SHORT PROBLEM:
Print every line of the listing exactly, please.

INFORMATION SUPPLIED:
§
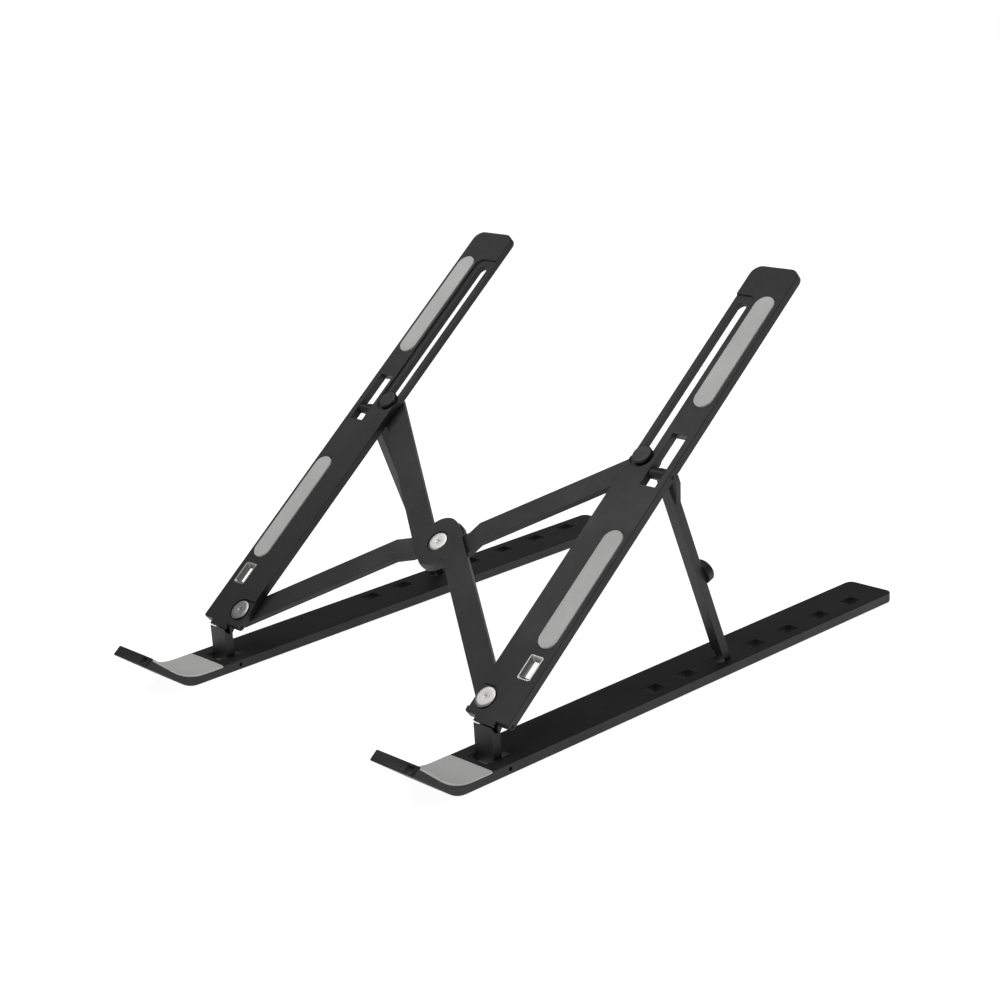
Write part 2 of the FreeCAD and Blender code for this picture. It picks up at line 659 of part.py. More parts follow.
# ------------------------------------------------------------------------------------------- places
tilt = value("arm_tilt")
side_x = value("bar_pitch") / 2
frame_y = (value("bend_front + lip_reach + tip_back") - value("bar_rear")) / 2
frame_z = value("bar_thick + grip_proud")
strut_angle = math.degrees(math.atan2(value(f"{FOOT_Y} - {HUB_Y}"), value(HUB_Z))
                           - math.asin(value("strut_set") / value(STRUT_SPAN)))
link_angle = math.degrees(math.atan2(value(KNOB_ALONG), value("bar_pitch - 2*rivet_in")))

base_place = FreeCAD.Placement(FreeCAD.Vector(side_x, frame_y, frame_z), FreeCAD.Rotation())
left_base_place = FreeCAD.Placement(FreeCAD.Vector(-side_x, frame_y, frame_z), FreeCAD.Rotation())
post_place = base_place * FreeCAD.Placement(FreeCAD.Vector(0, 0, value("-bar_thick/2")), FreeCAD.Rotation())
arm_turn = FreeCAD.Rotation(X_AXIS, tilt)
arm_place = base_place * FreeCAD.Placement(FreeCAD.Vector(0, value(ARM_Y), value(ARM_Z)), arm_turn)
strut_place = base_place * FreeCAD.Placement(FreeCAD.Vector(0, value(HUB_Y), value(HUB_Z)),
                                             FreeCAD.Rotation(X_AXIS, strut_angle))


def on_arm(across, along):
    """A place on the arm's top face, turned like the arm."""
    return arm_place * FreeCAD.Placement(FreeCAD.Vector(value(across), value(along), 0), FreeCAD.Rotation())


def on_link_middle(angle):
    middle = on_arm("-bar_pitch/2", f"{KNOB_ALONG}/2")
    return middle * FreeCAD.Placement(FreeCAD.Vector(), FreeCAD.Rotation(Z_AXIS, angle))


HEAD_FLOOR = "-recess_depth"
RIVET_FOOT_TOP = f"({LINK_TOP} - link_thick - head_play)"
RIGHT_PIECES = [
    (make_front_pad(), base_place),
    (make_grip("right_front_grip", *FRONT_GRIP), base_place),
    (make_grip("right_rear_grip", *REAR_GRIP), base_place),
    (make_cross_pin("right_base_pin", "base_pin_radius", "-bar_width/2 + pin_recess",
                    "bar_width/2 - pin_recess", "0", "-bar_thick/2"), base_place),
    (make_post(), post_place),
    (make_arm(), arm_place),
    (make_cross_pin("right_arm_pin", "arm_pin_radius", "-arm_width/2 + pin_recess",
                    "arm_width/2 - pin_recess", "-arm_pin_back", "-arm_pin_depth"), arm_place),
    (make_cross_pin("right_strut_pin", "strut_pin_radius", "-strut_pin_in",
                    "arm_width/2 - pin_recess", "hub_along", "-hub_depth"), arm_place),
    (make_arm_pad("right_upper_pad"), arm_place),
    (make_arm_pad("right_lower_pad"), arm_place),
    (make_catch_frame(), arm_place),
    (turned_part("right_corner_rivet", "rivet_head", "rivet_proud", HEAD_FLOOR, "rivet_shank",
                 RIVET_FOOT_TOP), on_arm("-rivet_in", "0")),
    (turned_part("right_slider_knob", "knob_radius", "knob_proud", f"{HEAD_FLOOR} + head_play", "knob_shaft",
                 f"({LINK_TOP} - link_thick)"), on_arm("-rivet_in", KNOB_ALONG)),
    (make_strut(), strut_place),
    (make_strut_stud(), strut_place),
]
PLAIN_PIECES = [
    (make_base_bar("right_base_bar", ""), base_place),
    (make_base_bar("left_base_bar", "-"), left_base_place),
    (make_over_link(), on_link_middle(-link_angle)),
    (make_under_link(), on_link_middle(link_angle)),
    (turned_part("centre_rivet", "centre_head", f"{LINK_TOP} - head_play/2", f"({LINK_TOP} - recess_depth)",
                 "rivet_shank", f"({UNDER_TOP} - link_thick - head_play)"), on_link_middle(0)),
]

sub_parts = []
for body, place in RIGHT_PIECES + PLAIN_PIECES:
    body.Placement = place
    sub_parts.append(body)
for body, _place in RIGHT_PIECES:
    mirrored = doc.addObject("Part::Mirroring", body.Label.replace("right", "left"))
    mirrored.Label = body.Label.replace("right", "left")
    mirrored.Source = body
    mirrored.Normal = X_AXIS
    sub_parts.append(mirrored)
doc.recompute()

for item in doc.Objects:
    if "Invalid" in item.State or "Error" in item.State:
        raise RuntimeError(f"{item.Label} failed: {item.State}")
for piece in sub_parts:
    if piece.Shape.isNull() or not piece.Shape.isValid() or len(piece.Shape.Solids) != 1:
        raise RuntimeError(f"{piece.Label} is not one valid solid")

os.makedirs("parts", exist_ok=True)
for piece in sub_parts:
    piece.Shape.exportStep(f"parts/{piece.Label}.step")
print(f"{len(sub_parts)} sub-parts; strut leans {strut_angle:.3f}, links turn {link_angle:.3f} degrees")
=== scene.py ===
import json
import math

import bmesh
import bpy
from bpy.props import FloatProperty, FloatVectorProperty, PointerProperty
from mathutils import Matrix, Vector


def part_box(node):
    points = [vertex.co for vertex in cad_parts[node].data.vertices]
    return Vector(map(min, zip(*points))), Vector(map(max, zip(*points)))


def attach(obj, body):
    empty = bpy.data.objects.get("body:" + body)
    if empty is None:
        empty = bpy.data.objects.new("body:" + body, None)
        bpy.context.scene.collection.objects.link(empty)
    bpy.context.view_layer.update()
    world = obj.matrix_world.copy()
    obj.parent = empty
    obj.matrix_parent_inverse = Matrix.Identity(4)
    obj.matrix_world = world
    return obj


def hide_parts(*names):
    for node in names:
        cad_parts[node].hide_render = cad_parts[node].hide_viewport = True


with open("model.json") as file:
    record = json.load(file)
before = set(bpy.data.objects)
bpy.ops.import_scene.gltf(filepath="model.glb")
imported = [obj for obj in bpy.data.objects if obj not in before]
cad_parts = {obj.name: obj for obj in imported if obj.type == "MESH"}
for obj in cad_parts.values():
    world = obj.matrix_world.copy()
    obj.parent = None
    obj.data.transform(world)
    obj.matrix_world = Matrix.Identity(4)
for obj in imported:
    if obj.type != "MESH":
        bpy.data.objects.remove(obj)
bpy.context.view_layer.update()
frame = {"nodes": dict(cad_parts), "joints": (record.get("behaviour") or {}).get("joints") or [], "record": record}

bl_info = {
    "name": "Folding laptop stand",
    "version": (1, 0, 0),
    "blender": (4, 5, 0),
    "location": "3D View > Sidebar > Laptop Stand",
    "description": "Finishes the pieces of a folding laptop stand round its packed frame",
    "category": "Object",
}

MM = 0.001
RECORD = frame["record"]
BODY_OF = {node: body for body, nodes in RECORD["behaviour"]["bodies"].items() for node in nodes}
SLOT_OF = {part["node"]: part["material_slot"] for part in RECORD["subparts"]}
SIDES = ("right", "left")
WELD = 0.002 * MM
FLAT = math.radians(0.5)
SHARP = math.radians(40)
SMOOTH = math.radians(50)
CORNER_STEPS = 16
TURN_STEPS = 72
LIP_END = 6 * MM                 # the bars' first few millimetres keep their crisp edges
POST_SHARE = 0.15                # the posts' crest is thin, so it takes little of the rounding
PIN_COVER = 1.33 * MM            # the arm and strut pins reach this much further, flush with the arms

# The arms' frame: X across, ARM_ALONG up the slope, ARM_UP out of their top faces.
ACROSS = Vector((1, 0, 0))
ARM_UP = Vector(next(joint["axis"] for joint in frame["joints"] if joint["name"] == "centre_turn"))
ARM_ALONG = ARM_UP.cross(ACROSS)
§
RESULT OF THIS EXERCISE:
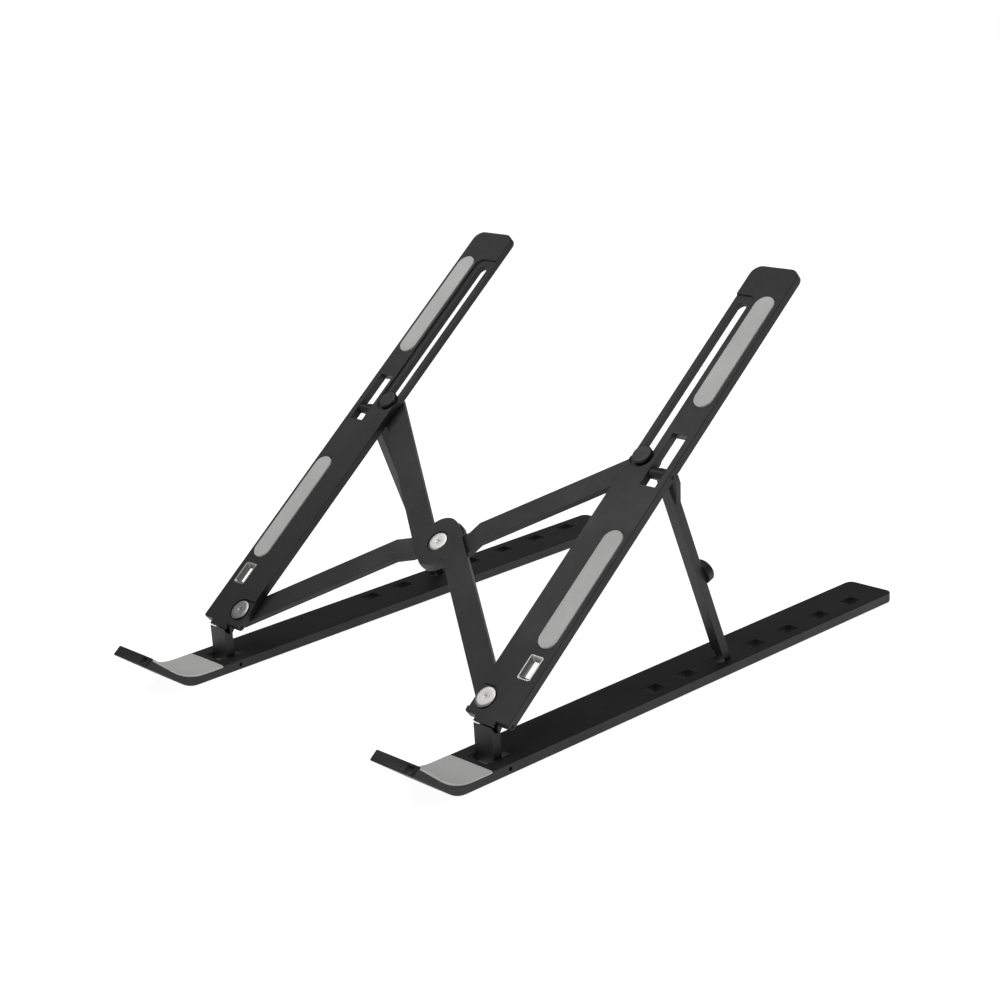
Write part 2 of the FreeCAD and Blender code for this picture. It picks up at line 659 of part.py. More parts follow.
# ------------------------------------------------------------------------------------------- places
tilt = value("arm_tilt")
side_x = value("bar_pitch") / 2
frame_y = (value("bend_front + lip_reach + tip_back") - value("bar_rear")) / 2
frame_z = value("bar_thick + grip_proud")
strut_angle = math.degrees(math.atan2(value(f"{FOOT_Y} - {HUB_Y}"), value(HUB_Z))
                           - math.asin(value("strut_set") / value(STRUT_SPAN)))
link_angle = math.degrees(math.atan2(value(KNOB_ALONG), value("bar_pitch - 2*rivet_in")))

base_place = FreeCAD.Placement(FreeCAD.Vector(side_x, frame_y, frame_z), FreeCAD.Rotation())
left_base_place = FreeCAD.Placement(FreeCAD.Vector(-side_x, frame_y, frame_z), FreeCAD.Rotation())
post_place = base_place * FreeCAD.Placement(FreeCAD.Vector(0, 0, value("-bar_thick/2")), FreeCAD.Rotation())
arm_turn = FreeCAD.Rotation(X_AXIS, tilt)
arm_place = base_place * FreeCAD.Placement(FreeCAD.Vector(0, value(ARM_Y), value(ARM_Z)), arm_turn)
strut_place = base_place * FreeCAD.Placement(FreeCAD.Vector(0, value(HUB_Y), value(HUB_Z)),
                                             FreeCAD.Rotation(X_AXIS, strut_angle))


def on_arm(across, along):
    """A place on the arm's top face, turned like the arm."""
    return arm_place * FreeCAD.Placement(FreeCAD.Vector(value(across), value(along), 0), FreeCAD.Rotation())


def on_link_middle(angle):
    middle = on_arm("-bar_pitch/2", f"{KNOB_ALONG}/2")
    return middle * FreeCAD.Placement(FreeCAD.Vector(), FreeCAD.Rotation(Z_AXIS, angle))


HEAD_FLOOR = "-recess_depth"
RIVET_FOOT_TOP = f"({LINK_TOP} - link_thick - head_play)"
RIGHT_PIECES = [
    (make_front_pad(), base_place),
    (make_grip("right_front_grip", *FRONT_GRIP), base_place),
    (make_grip("right_rear_grip", *REAR_GRIP), base_place),
    (make_cross_pin("right_base_pin", "base_pin_radius", "-bar_width/2 + pin_recess",
                    "bar_width/2 - pin_recess", "0", "-bar_thick/2"), base_place),
    (make_post(), post_place),
    (make_arm(), arm_place),
    (make_cross_pin("right_arm_pin", "arm_pin_radius", "-arm_width/2 + pin_recess",
                    "arm_width/2 - pin_recess", "-arm_pin_back", "-arm_pin_depth"), arm_place),
    (make_cross_pin("right_strut_pin", "strut_pin_radius", "-strut_pin_in",
                    "arm_width/2 - pin_recess", "hub_along", "-hub_depth"), arm_place),
    (make_arm_pad("right_upper_pad"), arm_place),
    (make_arm_pad("right_lower_pad"), arm_place),
    (make_catch_frame(), arm_place),
    (turned_part("right_corner_rivet", "rivet_head", "rivet_proud", HEAD_FLOOR, "rivet_shank",
                 RIVET_FOOT_TOP), on_arm("-rivet_in", "0")),
    (turned_part("right_slider_knob", "knob_radius", "knob_proud", f"{HEAD_FLOOR} + head_play", "knob_shaft",
                 f"({LINK_TOP} - link_thick)"), on_arm("-rivet_in", KNOB_ALONG)),
    (make_strut(), strut_place),
    (make_strut_stud(), strut_place),
]
PLAIN_PIECES = [
    (make_base_bar("right_base_bar", ""), base_place),
    (make_base_bar("left_base_bar", "-"), left_base_place),
    (make_over_link(), on_link_middle(-link_angle)),
    (make_under_link(), on_link_middle(link_angle)),
    (turned_part("centre_rivet", "centre_head", f"{LINK_TOP} - head_play/2", f"({LINK_TOP} - recess_depth)",
                 "rivet_shank", f"({UNDER_TOP} - link_thick - head_play)"), on_link_middle(0)),
]

sub_parts = []
for body, place in RIGHT_PIECES + PLAIN_PIECES:
    body.Placement = place
    sub_parts.append(body)
for body, _place in RIGHT_PIECES:
    mirrored = doc.addObject("Part::Mirroring", body.Label.replace("right", "left"))
    mirrored.Label = body.Label.replace("right", "left")
    mirrored.Source = body
    mirrored.Normal = X_AXIS
    sub_parts.append(mirrored)
doc.recompute()

for item in doc.Objects:
    if "Invalid" in item.State or "Error" in item.State:
        raise RuntimeError(f"{item.Label} failed: {item.State}")
for piece in sub_parts:
    if piece.Shape.isNull() or not piece.Shape.isValid() or len(piece.Shape.Solids) != 1:
        raise RuntimeError(f"{piece.Label} is not one valid solid")

os.makedirs("parts", exist_ok=True)
for piece in sub_parts:
    piece.Shape.exportStep(f"parts/{piece.Label}.step")
print(f"{len(sub_parts)} sub-parts; strut leans {strut_angle:.3f}, links turn {link_angle:.3f} degrees")
=== scene.py ===
import json
import math

import bmesh
import bpy
from bpy.props import FloatProperty, FloatVectorProperty, PointerProperty
from mathutils import Matrix, Vector


def part_box(node):
    points = [vertex.co for vertex in cad_parts[node].data.vertices]
    return Vector(map(min, zip(*points))), Vector(map(max, zip(*points)))


def attach(obj, body):
    empty = bpy.data.objects.get("body:" + body)
    if empty is None:
        empty = bpy.data.objects.new("body:" + body, None)
        bpy.context.scene.collection.objects.link(empty)
    bpy.context.view_layer.update()
    world = obj.matrix_world.copy()
    obj.parent = empty
    obj.matrix_parent_inverse = Matrix.Identity(4)
    obj.matrix_world = world
    return obj


def hide_parts(*names):
    for node in names:
        cad_parts[node].hide_render = cad_parts[node].hide_viewport = True


with open("model.json") as file:
    record = json.load(file)
before = set(bpy.data.objects)
bpy.ops.import_scene.gltf(filepath="model.glb")
imported = [obj for obj in bpy.data.objects if obj not in before]
cad_parts = {obj.name: obj for obj in imported if obj.type == "MESH"}
for obj in cad_parts.values():
    world = obj.matrix_world.copy()
    obj.parent = None
    obj.data.transform(world)
    obj.matrix_world = Matrix.Identity(4)
for obj in imported:
    if obj.type != "MESH":
        bpy.data.objects.remove(obj)
bpy.context.view_layer.update()
frame = {"nodes": dict(cad_parts), "joints": (record.get("behaviour") or {}).get("joints") or [], "record": record}

bl_info = {
    "name": "Folding laptop stand",
    "version": (1, 0, 0),
    "blender": (4, 5, 0),
    "location": "3D View > Sidebar > Laptop Stand",
    "description": "Finishes the pieces of a folding laptop stand round its packed frame",
    "category": "Object",
}

MM = 0.001
RECORD = frame["record"]
BODY_OF = {node: body for body, nodes in RECORD["behaviour"]["bodies"].items() for node in nodes}
SLOT_OF = {part["node"]: part["material_slot"] for part in RECORD["subparts"]}
SIDES = ("right", "left")
WELD = 0.002 * MM
FLAT = math.radians(0.5)
SHARP = math.radians(40)
SMOOTH = math.radians(50)
CORNER_STEPS = 16
TURN_STEPS = 72
LIP_END = 6 * MM                 # the bars' first few millimetres keep their crisp edges
POST_SHARE = 0.15                # the posts' crest is thin, so it takes little of the rounding
PIN_COVER = 1.33 * MM            # the arm and strut pins reach this much further, flush with the arms

# The arms' frame: X across, ARM_ALONG up the slope, ARM_UP out of their top faces.
ACROSS = Vector((1, 0, 0))
ARM_UP = Vector(next(joint["axis"] for joint in frame["joints"] if joint["name"] == "centre_turn"))
ARM_ALONG = ARM_UP.cross(ACROSS)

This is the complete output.